I propose an experiment. In this experiment, we are not trying to find out which method is right, which method is wrong. Each method has it's fans and detractors. What this experiment strives to do, is find out the effects of a wind age adjustment to the shot grouping. Due to the unpredictable nature of human error and environmental factors, we shall conduct this experiment with the use of a laser, the simulate the impact point. We then make adjustments to the windage, and find out how each method of aiming affects the outcome of those adjustments. I'll get down to it as soon as I can.


----------



## MJAnderson68 (Nov 15, 2013)

I think the missing piece in this is that when we move the aperture right or left we must change something when compared to the pre-movement alignment in order to get the sight back on the gold. That will happen if the string is lined up to the aperture or the riser. If I move the aperture to the left 1", I must change my body/stance/bow arm/grip/something in order to then move that aperture 1" to the right compared to my prior shot which changes my eye's angle to the string. 

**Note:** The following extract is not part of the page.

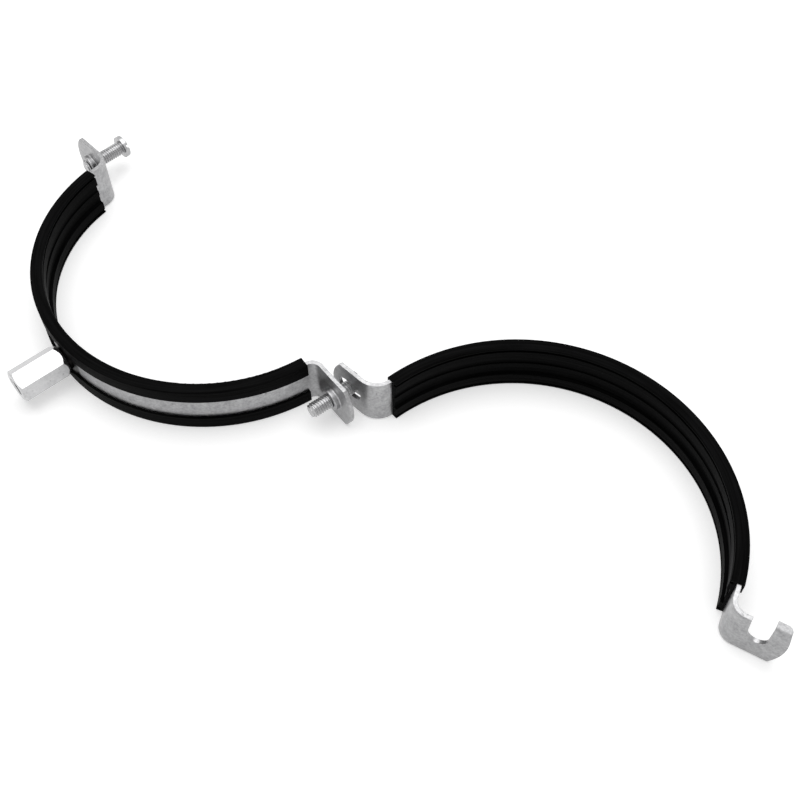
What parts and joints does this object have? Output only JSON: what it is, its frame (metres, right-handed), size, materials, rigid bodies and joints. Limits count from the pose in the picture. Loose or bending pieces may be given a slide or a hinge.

(I think) what Chris is saying is that there is a perfect alignment of your body, bow and target and from that the string will land wherever. Be perfect and it will land there again. If it doesn't land there, you're not perfect and adjust accordingly. Picking the riser or aperture alignment as the goal is incorrect.


----------



## chrstphr (Nov 23, 2005)

ThomVis said:


> I think string blur location has to do with where you anchor and how far you rotate your head towards the target. Personally I have the string blur on the riser window (string touching corner of mouth & tip of nose), not near the aperture.


You are correct.

i am right handed. I aim with my right eye. If my face is directly straight looking at the target, and i draw the string to the exact center of my chin, the string will be at my nose which is left of my eye. If the sight aperture is in line with my eye, the string will be left of it as well. 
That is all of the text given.